La dirección espiritual es un medio que nos ayuda a buscar a Dios en todas las realidades de nuestra vida, facilitándonos la correspondencia a la gracia y la identificación con Cristo.
La dirección espiritual es una relación estable entre una persona ejercitada en la vida espiritual y otra que busca doctrina, consejo y aliento para progresar, y para ese fin manifiesta sinceramente sus disposiciones interiores.
La dirección espiritual existe para facilitarle a la persona la correspondencia a la gracia y su identificación con Cristo. Engarza la gracia de Dios con la correspondencia personal. Dios cuenta, de ordinario, con esa mediación humana; es parte de su mecanismo para hacernos santos, para aprender a luchar y a no distraernos con cosas accidentales, ya que: “Todos los fieles, de cualquier estado o régimen de vida, son llamados a la plenitud de la vida cristiana y a la perfección de la caridad” (Lumen Gentium, 40).

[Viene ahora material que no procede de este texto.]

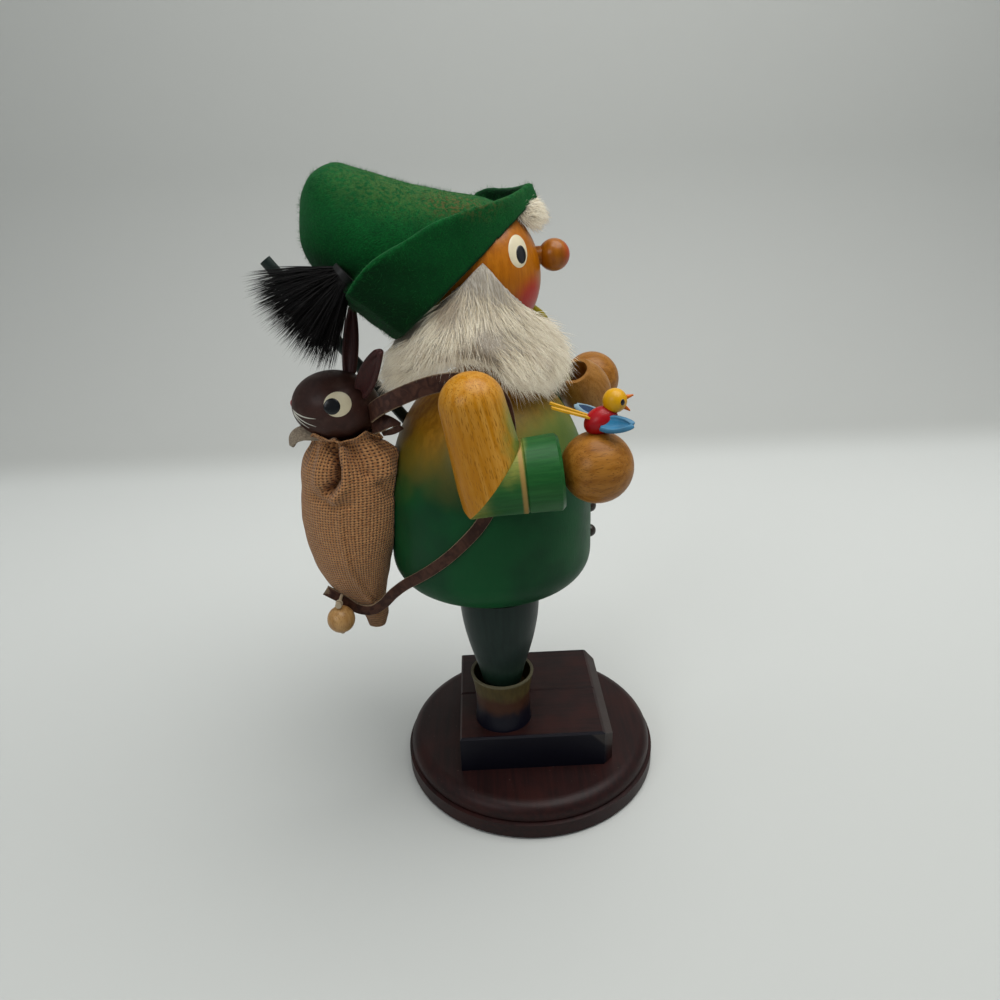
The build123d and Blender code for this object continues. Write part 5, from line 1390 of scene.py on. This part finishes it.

Escribe un experto: “Conviene que conozcas esta doctrina segura: el espíritu propio es mal consejero, mal piloto, para dirigir el alma en las borrascas y tempestades, entre los escollos de la vida interior. Por eso es Voluntad de Dios que la dirección de la nave la lleve un Maestro, para que, con su luz y conocimiento, nos conduzca a puerto seguro”. (J. Escrivá de Balaguer, Camino, n. 59.).
“El hombre, llamado a la bienaventuranza, pero herido por el pecado, necesita la salvación de Dios. La ayuda divina le viene en Cristo por la ley que lo dirige y en la gracia que lo sostiene” (Catecismo de la Iglesia Católica, núm. 1949). La Ley nueva es ley de amor, de gracia y de libertad. Dios escribió en las tablas de la Ley lo que los hombres no leían en sus corazones (San Agustín, Sal. 57,1).
La libre iniciativa de Dios exige la respuesta libre del hombre, porque Dios creó al hombre a su imagen concediéndole, con la libertad, el poder de conocerle y amarle. El alma sólo libremente entra en la comunión del amor (CDC 2002).
Todo el arte de la dirección espiritual está en lograr que el alma quiera identificarse con Jesucristo. Ser santo es ser otro Cristo. A veces no entendemos las directrices que nos facilitan porque no nos han explicado su relación con ser como Cristo. No se trata de cumplir una serie de ritos, sino de corresponder a un amor eterno. Si no se quiere ser Cristo, todo resulta incómodo.
La dirección espiritual lleva a que la persona comprenda qué supone la fidelidad en su vida diaria. ¿Qué es fidelidad? un proceso ascendente para enamorarse más y más de Dios, por medio de la acción del Espíritu Santo. El amor es creciente, sino, no se puede hablar de fidelidad. Dios nos pide un amor total, exclusivo, pero no excluyente, y unificado.
Amor total es amar a Dios sobre todas las cosas, y amarle “con todo tu corazón, con toda tu alma y con toda tu mente” (Mateo 22, 37; cf Deuteronomio 6,5). Dios nos amó primero. El ser humano tiende a dividirse; en la dirección espiritual se le ayuda a buscar a Dios en todo, a dejar que la gracia penetre en todas las esferas de la vida.
Amor exclusivo significa que se ama a los demás porque se ama a Dios, y no se le cambia por otra cosa. Todas las cosas son para amar más a Dios. Que no se consienta en cosas que son descamino para ir a Dios. Lo único que puede dar unidad a la vida es amar. El amor a Cristo es capaz de dar unidad a todo, incluso al sacrificio y a las catástrofes. El amor soporta el dolor, lo integra a su vida.
Las virtudes que se han de ejercitar en la dirección espiritual son, fundamentalmente, la sinceridad, la humildad y la docilidad. Hemos de decirlo todo, sino el camino se enreda. Tener unidad de vida implica querer que nos conozcan. Hablar de fe, pureza, oración, penitencia, apostolado, desprendimiento, trabajo, estudio, cumplimiento del deber, caridad, amor a la Cruz, sobriedad, posibles resentimientos…
Cristo invitó a la fe y a la conversión. Dios quiere nuestra conversión y ésta exige el reconocimiento del pecado. Jesús nos dice: “Pobres pecadores. No os alejéis de mí; no os reprenderé vuestros crímenes, no os echaré en cara vuestros pecados, lo que haré será lavaros con la Sangre de mis llagas; no temáis, Venid a mí… ¡No sabéis cuánto os amo!” (Josefa Menéndez, Un llamamiento al Amor, 349). “Mientras el hombre cuente con un instante de vida, aun tiene tiempo de recurrir a la misericordia y de implorar el perdón” (Ibídem, 406).